**Exercise directions:** Give back the exact lines spanning from the line with "Write part 2" to the line with "return line", with both of those lines included and no others.

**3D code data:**
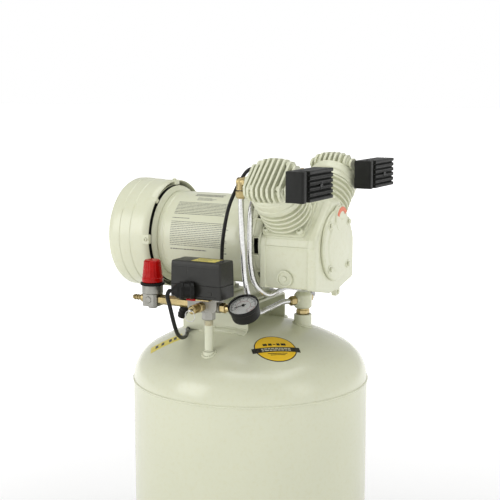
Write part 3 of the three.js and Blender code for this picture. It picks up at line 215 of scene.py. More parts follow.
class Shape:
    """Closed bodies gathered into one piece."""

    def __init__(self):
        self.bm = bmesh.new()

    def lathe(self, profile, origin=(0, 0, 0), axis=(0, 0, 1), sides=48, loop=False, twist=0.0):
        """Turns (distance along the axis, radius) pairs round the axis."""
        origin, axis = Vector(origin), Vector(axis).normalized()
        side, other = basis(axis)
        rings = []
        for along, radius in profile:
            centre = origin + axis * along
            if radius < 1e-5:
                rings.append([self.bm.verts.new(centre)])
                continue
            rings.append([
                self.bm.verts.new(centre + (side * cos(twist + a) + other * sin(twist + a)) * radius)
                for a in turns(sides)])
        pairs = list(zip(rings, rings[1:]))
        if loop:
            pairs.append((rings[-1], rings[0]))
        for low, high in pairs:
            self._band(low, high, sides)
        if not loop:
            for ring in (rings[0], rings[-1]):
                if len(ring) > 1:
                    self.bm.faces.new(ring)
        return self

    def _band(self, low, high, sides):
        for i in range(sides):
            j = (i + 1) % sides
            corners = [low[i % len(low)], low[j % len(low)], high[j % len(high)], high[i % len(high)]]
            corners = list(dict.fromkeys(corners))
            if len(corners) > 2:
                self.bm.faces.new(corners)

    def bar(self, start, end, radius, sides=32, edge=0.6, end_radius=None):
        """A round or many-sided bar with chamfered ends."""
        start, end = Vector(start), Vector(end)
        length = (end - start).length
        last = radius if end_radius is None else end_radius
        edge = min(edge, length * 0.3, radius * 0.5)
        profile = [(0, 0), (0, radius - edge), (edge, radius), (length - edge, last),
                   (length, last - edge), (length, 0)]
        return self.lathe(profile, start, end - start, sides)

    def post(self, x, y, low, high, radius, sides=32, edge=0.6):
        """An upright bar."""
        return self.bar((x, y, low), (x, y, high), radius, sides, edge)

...

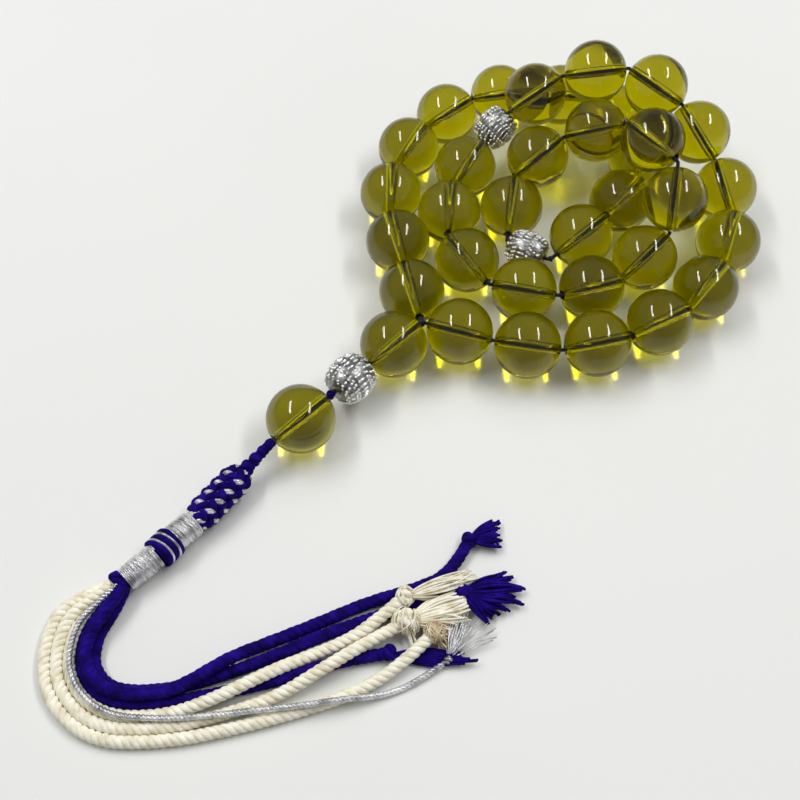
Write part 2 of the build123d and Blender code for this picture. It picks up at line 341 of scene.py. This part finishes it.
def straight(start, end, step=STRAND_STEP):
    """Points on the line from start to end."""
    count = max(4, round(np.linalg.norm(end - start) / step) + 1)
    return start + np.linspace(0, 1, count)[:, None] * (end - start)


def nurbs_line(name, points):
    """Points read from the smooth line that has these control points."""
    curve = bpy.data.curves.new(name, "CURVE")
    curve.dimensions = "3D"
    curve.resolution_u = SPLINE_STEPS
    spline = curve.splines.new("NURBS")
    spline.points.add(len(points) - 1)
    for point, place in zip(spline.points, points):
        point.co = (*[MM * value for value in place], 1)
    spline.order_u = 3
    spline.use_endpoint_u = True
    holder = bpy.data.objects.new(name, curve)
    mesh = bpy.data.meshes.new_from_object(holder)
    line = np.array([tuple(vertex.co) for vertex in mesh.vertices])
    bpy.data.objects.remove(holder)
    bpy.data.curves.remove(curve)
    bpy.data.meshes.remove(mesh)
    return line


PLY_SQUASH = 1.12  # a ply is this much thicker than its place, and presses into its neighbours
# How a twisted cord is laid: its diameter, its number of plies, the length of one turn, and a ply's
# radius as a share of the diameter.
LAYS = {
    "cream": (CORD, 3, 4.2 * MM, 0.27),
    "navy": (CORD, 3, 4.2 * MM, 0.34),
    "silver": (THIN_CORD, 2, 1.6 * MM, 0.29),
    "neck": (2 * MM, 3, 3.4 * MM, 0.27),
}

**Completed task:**
Write part 2 of the build123d and Blender code for this picture. It picks up at line 341 of scene.py. This part finishes it.
def straight(start, end, step=STRAND_STEP):
    """Points on the line from start to end."""
    count = max(4, round(np.linalg.norm(end - start) / step) + 1)
    return start + np.linspace(0, 1, count)[:, None] * (end - start)


def nurbs_line(name, points):
    """Points read from the smooth line that has these control points."""
    curve = bpy.data.curves.new(name, "CURVE")
    curve.dimensions = "3D"
    curve.resolution_u = SPLINE_STEPS
    spline = curve.splines.new("NURBS")
    spline.points.add(len(points) - 1)
    for point, place in zip(spline.points, points):
        point.co = (*[MM * value for value in place], 1)
    spline.order_u = 3
    spline.use_endpoint_u = True
    holder = bpy.data.objects.new(name, curve)
    mesh = bpy.data.meshes.new_from_object(holder)
    line = np.array([tuple(vertex.co) for vertex in mesh.vertices])
    bpy.data.objects.remove(holder)
    bpy.data.curves.remove(curve)
    bpy.data.meshes.remove(mesh)
    return line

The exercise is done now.